Это были снимки, сделанные скрытой камерой во время приема.

Прижавшись друг к другу, улыбающиеся Миядзаки и Эдита свели бокалы, наполненные пенящимся шампанским. Фото были маленького формата, окружающих не было видно, создавалось впечатление, что двое влюбленных увлеченно воркуют, даже не замечая присутствия фотографа…

— И вы, господин дипломат, после этого утверждаете, что впервые видите эту гражданку?! Не ожидал, не ожидал я от вас, дипломата, такого… Будем составлять протокол!

Миядзаки все понял: плутни русской контрразведки. В его глазах застыла мольба поверженного гладиатора, и до приезда консула он не проронил ни звука.

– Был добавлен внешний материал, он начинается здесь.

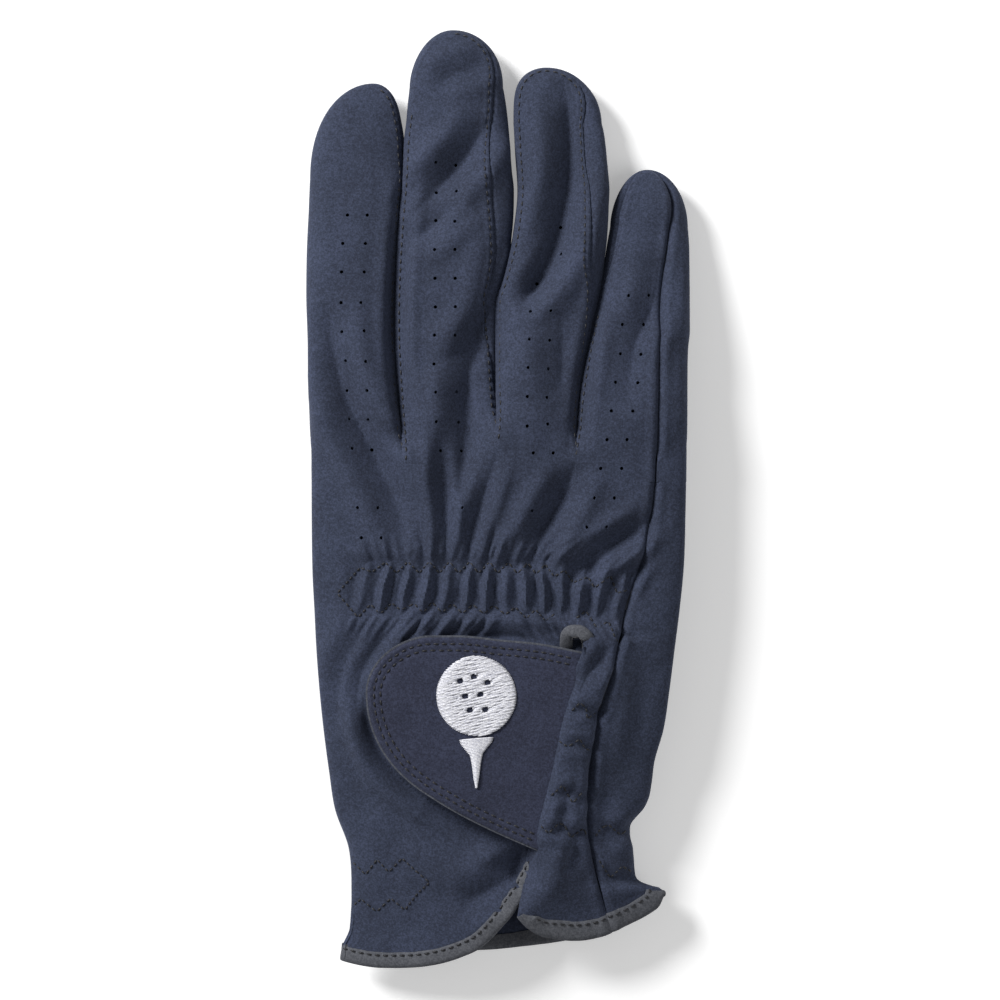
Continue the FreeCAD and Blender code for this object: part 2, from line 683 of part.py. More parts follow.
def edge_block(name, stations, side, reach):
    """The block outside a side seam of a finger; side is -1 towards the index edge."""
    def seam(x, z, width):
        return f"({x} + {side} * ({width} / 2 - {reach}))"
    def outer(x, z, width):
        return f"({x} + {side} * {width})"
    low_x, high_x = (outer, seam) if side < 0 else (seam, outer)
    return stations_block(name, stations, low_x, high_x, fixed(f"{under_all}"), fixed(f"{over_all}"))


def upper_block(name, stations):
    """Everything above a tube's middle height."""
    def middle(x, z, width):
        return z
    return stations_block(name, stations, fixed(f"-{beside}"), fixed(beside), middle, fixed(f"{over_all}"))


parts = {}
side_word = {-1: "inner", 1: "outer"}
fourchette_sides = {"index": [1], "middle": [-1, 1], "ring": [-1, 1], "little": [-1]}
for finger in fingers:
    stations = tube_stations(
        finger_middle[finger], tube_start, size(f"{finger}_long"),
        {"width": size(f"{finger}_root_width"), "depth": size("finger_root_depth")},
        {"width": size(f"{finger}_half_width"), "shift": size(f"{finger}_half_shift")},
        {"width": size(f"{finger}_tip_width"), "shift": size(f"{finger}_tip_shift"),
         "end_shift": size(f"{finger}_end_shift"), "depth": size("finger_tip_depth")},
        palm_rise)
    shell = tube_shell(finger, stations)
    back = common(f"{finger}_upper", shell, upper_block(f"{finger}_upper_block", stations))
    palm = shell
    for side in fourchette_sides[finger]:
        name = f"{finger}_{side_word[side]}_fourchette"
        block = edge_block(f"{name}_block", stations, side, size("fourchette_reach"))
        parts[name] = common(name, shell, block)
        back = cut(f"{finger}_upper_less_{side_word[side]}", back, block)
        palm = cut(f"{finger}_lower_less_{side_word[side]}", palm, block)
    if finger == "little":
        back = cut("little_upper_less_seam", back,
                   edge_block("little_seam_block", stations, 1, size("outer_seam_reach")))
    parts[f"{finger}_finger_back"] = back
    parts[f"{finger}_finger_palm"] = cut(f"{finger}_lower", palm, back)
    rims = []
    _, x, z, width, depth = stations[0]
    for place, grow in (("out", "0"), ("in", "(-sizes.wall)")):
        ends = [slot(f"{finger}_crease_{place}_{end}", x, y, z, width, depth, grow)
                for end, y in enumerate((hand_end, tube_start))]
        rims.append(loft(f"{finger}_crease_{place}", ends))
    parts[f"{finger}_knuckle_crease"] = cut(f"{finger}_knuckle_crease", *rims)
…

Через день он улетел из Москвы, но не потому, что японскому послу МИД СССР заявил решительный протест по поводу инцидента, — ему предстояла серьезнейшая операция по оживлению бесчувственного органа. Неизвестно, какие аргументы контрразведчик представил в оправдание своему начальству, но в Союз он больше не вернулся.

Не последнюю роль в компрометации лжедипломата сыграли и фотографии, сделанные репортером из «МК», молодежной газеты. Вместе с мидовским протестом они были вручены послу Японии в Москве…

Кудрявцев торжествовал: Карфаген пал — японский разведчик за «аморалку» выдворен из СССР!

Детектор истины, или Граф Калиостро из ЦРУ

Психологи знают этого человека под именем Фрэнк Симпсон. Для лингвистов он был Джеймс Портер. Люди из близкого окружения зовут его «старина Геслер». Для налоговых органов он был… Ну, и так далее.